(CAD and scene scripts)
*-*-*

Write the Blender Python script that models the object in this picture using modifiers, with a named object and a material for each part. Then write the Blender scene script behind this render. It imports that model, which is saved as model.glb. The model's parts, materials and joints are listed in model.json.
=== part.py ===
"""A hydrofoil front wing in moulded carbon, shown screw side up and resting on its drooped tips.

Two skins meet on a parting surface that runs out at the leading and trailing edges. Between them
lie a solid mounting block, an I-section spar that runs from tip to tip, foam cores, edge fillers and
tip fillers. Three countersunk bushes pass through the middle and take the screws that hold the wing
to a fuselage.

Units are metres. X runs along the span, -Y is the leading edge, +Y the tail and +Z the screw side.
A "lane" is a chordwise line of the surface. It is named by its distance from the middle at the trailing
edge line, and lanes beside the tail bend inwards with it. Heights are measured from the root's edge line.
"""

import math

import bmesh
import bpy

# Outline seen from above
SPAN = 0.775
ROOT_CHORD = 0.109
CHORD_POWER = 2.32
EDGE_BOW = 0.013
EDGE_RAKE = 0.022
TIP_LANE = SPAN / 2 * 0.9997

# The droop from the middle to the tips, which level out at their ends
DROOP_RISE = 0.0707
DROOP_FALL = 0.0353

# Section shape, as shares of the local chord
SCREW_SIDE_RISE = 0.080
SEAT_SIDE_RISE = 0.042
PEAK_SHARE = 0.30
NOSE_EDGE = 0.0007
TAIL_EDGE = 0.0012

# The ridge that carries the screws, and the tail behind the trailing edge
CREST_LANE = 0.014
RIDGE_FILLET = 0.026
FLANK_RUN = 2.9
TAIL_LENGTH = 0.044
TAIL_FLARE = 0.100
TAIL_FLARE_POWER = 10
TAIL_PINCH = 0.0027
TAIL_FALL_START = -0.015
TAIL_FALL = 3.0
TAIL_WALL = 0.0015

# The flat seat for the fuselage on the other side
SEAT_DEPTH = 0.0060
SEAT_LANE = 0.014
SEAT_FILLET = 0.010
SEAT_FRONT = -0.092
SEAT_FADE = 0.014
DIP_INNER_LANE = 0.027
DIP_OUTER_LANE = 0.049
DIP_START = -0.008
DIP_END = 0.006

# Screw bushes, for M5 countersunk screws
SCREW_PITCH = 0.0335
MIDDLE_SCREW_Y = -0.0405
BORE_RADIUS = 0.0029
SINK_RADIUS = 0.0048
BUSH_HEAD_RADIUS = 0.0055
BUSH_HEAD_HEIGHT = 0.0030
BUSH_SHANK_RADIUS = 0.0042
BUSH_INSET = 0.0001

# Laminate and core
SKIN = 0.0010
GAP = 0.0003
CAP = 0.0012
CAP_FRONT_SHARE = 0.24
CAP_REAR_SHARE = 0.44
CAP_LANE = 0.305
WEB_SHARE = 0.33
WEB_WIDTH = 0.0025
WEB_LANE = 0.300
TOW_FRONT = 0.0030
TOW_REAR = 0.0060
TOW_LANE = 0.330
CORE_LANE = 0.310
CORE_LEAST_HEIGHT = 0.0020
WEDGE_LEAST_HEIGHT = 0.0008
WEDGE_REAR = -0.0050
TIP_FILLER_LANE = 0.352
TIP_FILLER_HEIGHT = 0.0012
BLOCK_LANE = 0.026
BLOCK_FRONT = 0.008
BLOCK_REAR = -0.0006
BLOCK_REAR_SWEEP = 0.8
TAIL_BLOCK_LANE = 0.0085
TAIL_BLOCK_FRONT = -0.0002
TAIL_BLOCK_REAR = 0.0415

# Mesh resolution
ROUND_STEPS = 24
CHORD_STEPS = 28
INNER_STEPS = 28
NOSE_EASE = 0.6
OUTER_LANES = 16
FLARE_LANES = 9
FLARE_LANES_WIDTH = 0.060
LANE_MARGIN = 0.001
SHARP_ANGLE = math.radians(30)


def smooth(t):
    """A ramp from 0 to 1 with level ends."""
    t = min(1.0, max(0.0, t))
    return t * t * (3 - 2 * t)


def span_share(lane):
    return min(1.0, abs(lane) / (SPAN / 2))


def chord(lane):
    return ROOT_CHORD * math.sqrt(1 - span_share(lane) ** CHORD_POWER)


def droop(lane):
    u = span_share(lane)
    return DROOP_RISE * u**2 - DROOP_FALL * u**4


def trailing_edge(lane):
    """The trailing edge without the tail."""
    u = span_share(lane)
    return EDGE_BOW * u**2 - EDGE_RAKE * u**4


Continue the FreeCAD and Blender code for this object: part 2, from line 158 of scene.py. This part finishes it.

*-*-*

◆ **TASK DESCRIPTION**
The records above are to be repeated exactly, in their entirety.

◆ **TASK RESULT**
Write the Blender Python script that models the object in this picture using modifiers, with a named object and a material for each part. Then write the Blender scene script behind this render. It imports that model, which is saved as model.glb. The model's parts, materials and joints are listed in model.json.
=== part.py ===
"""A hydrofoil front wing in moulded carbon, shown screw side up and resting on its drooped tips.

Two skins meet on a parting surface that runs out at the leading and trailing edges. Between them
lie a solid mounting block, an I-section spar that runs from tip to tip, foam cores, edge fillers and
tip fillers. Three countersunk bushes pass through the middle and take the screws that hold the wing
to a fuselage.

Units are metres. X runs along the span, -Y is the leading edge, +Y the tail and +Z the screw side.
A "lane" is a chordwise line of the surface. It is named by its distance from the middle at the trailing
edge line, and lanes beside the tail bend inwards with it. Heights are measured from the root's edge line.
"""

import math

import bmesh
import bpy

# Outline seen from above
SPAN = 0.775
ROOT_CHORD = 0.109
CHORD_POWER = 2.32
EDGE_BOW = 0.013
EDGE_RAKE = 0.022
TIP_LANE = SPAN / 2 * 0.9997

# The droop from the middle to the tips, which level out at their ends
DROOP_RISE = 0.0707
DROOP_FALL = 0.0353

# Section shape, as shares of the local chord
SCREW_SIDE_RISE = 0.080
SEAT_SIDE_RISE = 0.042
PEAK_SHARE = 0.30
NOSE_EDGE = 0.0007
TAIL_EDGE = 0.0012

# The ridge that carries the screws, and the tail behind the trailing edge
CREST_LANE = 0.014
RIDGE_FILLET = 0.026
FLANK_RUN = 2.9
TAIL_LENGTH = 0.044
TAIL_FLARE = 0.100
TAIL_FLARE_POWER = 10
TAIL_PINCH = 0.0027
TAIL_FALL_START = -0.015
TAIL_FALL = 3.0
TAIL_WALL = 0.0015

# The flat seat for the fuselage on the other side
SEAT_DEPTH = 0.0060
SEAT_LANE = 0.014
SEAT_FILLET = 0.010
SEAT_FRONT = -0.092
SEAT_FADE = 0.014
DIP_INNER_LANE = 0.027
DIP_OUTER_LANE = 0.049
DIP_START = -0.008
DIP_END = 0.006

# Screw bushes, for M5 countersunk screws
SCREW_PITCH = 0.0335
MIDDLE_SCREW_Y = -0.0405
BORE_RADIUS = 0.0029
SINK_RADIUS = 0.0048
BUSH_HEAD_RADIUS = 0.0055
BUSH_HEAD_HEIGHT = 0.0030
BUSH_SHANK_RADIUS = 0.0042
BUSH_INSET = 0.0001

# Laminate and core
SKIN = 0.0010
GAP = 0.0003
CAP = 0.0012
CAP_FRONT_SHARE = 0.24
CAP_REAR_SHARE = 0.44
CAP_LANE = 0.305
WEB_SHARE = 0.33
WEB_WIDTH = 0.0025
WEB_LANE = 0.300
TOW_FRONT = 0.0030
TOW_REAR = 0.0060
TOW_LANE = 0.330
CORE_LANE = 0.310
CORE_LEAST_HEIGHT = 0.0020
WEDGE_LEAST_HEIGHT = 0.0008
WEDGE_REAR = -0.0050
TIP_FILLER_LANE = 0.352
TIP_FILLER_HEIGHT = 0.0012
BLOCK_LANE = 0.026
BLOCK_FRONT = 0.008
BLOCK_REAR = -0.0006
BLOCK_REAR_SWEEP = 0.8
TAIL_BLOCK_LANE = 0.0085
TAIL_BLOCK_FRONT = -0.0002
TAIL_BLOCK_REAR = 0.0415

# Mesh resolution
ROUND_STEPS = 24
CHORD_STEPS = 28
INNER_STEPS = 28
NOSE_EASE = 0.6
OUTER_LANES = 16
FLARE_LANES = 9
FLARE_LANES_WIDTH = 0.060
LANE_MARGIN = 0.001
SHARP_ANGLE = math.radians(30)


def smooth(t):
    """A ramp from 0 to 1 with level ends."""
    t = min(1.0, max(0.0, t))
    return t * t * (3 - 2 * t)


def span_share(lane):
    return min(1.0, abs(lane) / (SPAN / 2))


def chord(lane):
    return ROOT_CHORD * math.sqrt(1 - span_share(lane) ** CHORD_POWER)


def droop(lane):
    u = span_share(lane)
    return DROOP_RISE * u**2 - DROOP_FALL * u**4


def trailing_edge(lane):
    """The trailing edge without the tail."""
    u = span_share(lane)
    return EDGE_BOW * u**2 - EDGE_RAKE * u**4


Continue the FreeCAD and Blender code for this object: part 2, from line 158 of scene.py. This part finishes it.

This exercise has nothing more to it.